We finally made it to our hotel, the Ranch at Furnace Creek, right in time for check-in at 4 pm. I am glad there was a line for check-in because that made me look around, and I noticed 2 things. One was this sign, which answered a burning question I had – did the superbloom make it to Death Valley? Our winter this year had been incredibly rainy, which resulted in an incredible wildflower bloom further west. It seems that the rain, however, had not made it this far east – actually, the rainfall here has been below normal this spring.

The other thing we noticed was a poster advertising a night sky program at 8:30 that night, which included telescopes for us to look through as well as a tour of the night sky. That sounded super cool – we had actually been looking forward to the stars in Death Valley as the park is a designated international dark sky park. The designation is assigned by the Dark Sky Association and it means that the land possesses an exceptional quality of starry nights and a nocturnal environment that is protected. The last time we were in a designated night sky area was in Sedona, AZ.
Our room was in one of the buildings in the very back of the village and we had a small balcony overlooking the Panamint mountains to the west. It meant our balcony was in the shade most of the day, which was great since the temperatures were in the 80s during the day.
We had dinner in the steakhouse on the premises. It was located right next to front desk where we checked in. Flags from countries around the world surrounded the building, and I happened to notice a familiar flag on the corner. I am not sure how they picked which flags to display, but I was excited to see Bulgaria’s flag on display!


The steakhouse on two levels. We got a table upstairs on a small balcony overlooking the dining room below. The interior certainly felt like the Wild West.
The night sky program was a short walk from our room. It was hosted by the Las Vegas Astronomical Society. They had set up a handful of telescopes and several cameras as well. One guy took a picture of the Horsehead nebula in the Orion constellation, which was incredible to see. I was very interested in astronomy as a teenager, and at one point I had wanted to become an astronomer, so this was all very exciting for me.

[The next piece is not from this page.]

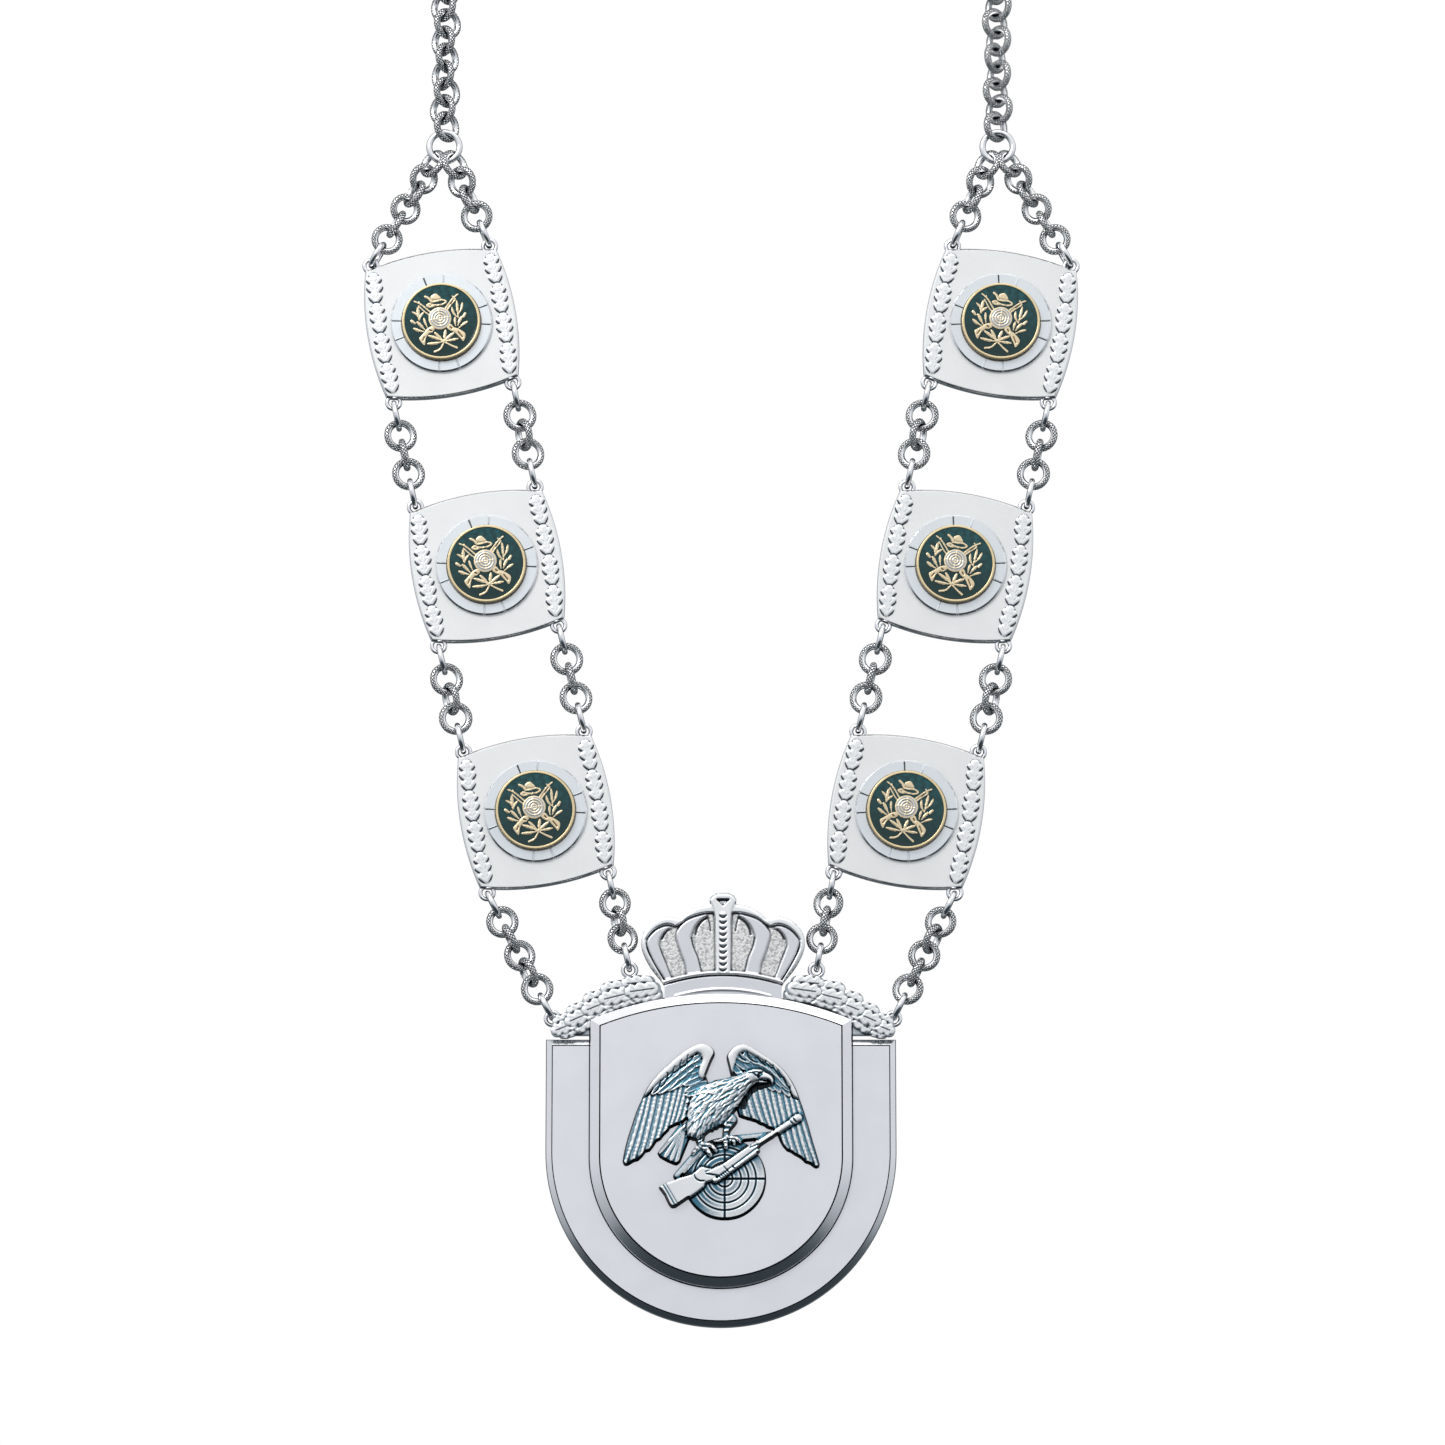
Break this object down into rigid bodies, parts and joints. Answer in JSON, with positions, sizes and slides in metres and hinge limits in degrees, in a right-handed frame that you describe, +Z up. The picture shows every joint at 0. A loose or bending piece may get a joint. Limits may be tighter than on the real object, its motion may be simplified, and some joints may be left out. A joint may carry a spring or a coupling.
{
  "type": "shooting guild chain",
  "caption": "Worn ceremonial necklace: crowned shield pendant with eagle and rifle relief on a chain of enamelled medallion plaques and interlocked links",
  "frame": {"origin": "centre of the closing ring, which lies on the wearer's nape", "axes": "+Z up, the chain hangs down along -Z; the front of the pendant and the plaques faces -Y; +X is to the right as seen from the front"},
  "size_m": [0.2182, 0.1392, 0.5923],
  "materials": {
    "silver": "polished silver plate",
    "matt_silver": "satin silver plate",
    "old_silver": "antiqued silver plate, dark in its recesses",
    "gilt": "polished gilding",
    "green_enamel": "glossy dark green enamel"
  },
  "bodies": {
    "root": {"band_left_bottom": "silver", "band_left_middle": "silver", "band_left_top": "silver", "band_right_bottom": "silver", "band_right_middle": "silver", "band_right_top": "silver", "closing_ring": "silver", "eagle_relief": "old_silver", "enamel_left_bottom": "green_enamel", "enamel_left_middle": "green_enamel", "enamel_left_top": "green_enamel", "enamel_right_bottom": "green_enamel", "enamel_right_middle": "green_enamel", "enamel_right_top": "green_enamel", "fork_chain_left_left": "silver", "fork_chain_left_right": "silver", "fork_chain_right_left": "silver", "fork_chain_right_right": "silver", "junction_ring_left": "silver", "junction_ring_right": "silver", "medallion_left_bottom": "gilt", "medallion_left_middle": "gilt", "medallion_left_top": "gilt", "medallion_right_bottom": "gilt", "medallion_right_middle": "gilt", "medallion_right_top": "gilt", "neck_chain_left": "silver", "neck_chain_right": "silver", "pendant_crown": "silver", "pendant_inner_shield": "silver", "pendant_outer_shield": "silver", "plaque_left_bottom": "matt_silver", "plaque_left_middle": "matt_silver", "plaque_left_top": "matt_silver", "plaque_right_bottom": "matt_silver", "plaque_right_middle": "matt_silver", "plaque_right_top": "matt_silver", "strand_left_lower_left": "silver", "strand_left_lower_right": "silver", "strand_left_pendant_inner": "silver", "strand_left_pendant_outer": "silver", "strand_left_upper_left": "silver", "strand_left_upper_right": "silver", "strand_right_lower_left": "silver", "strand_right_lower_right": "silver", "strand_right_pendant_inner": "silver", "strand_right_pendant_outer": "silver", "strand_right_upper_left": "silver", "strand_right_upper_right": "silver", "wreath_left": "matt_silver", "wreath_right": "matt_silver"}
  },
  "joints": []
}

Another guy gave us a tour of the night sky, pointing out constellations with a specialty astronomy laser. Both Big Dippers, Orion, his dog and the rabbit he is hunting, the Pleiades as well as some of the constellations in the zodiac (Taurus, Aires, Gemini, Leo) were very easy to spot. We could see the Milky Way, too. Stargazing in Death Valley made for an awesome end to our first night in the park.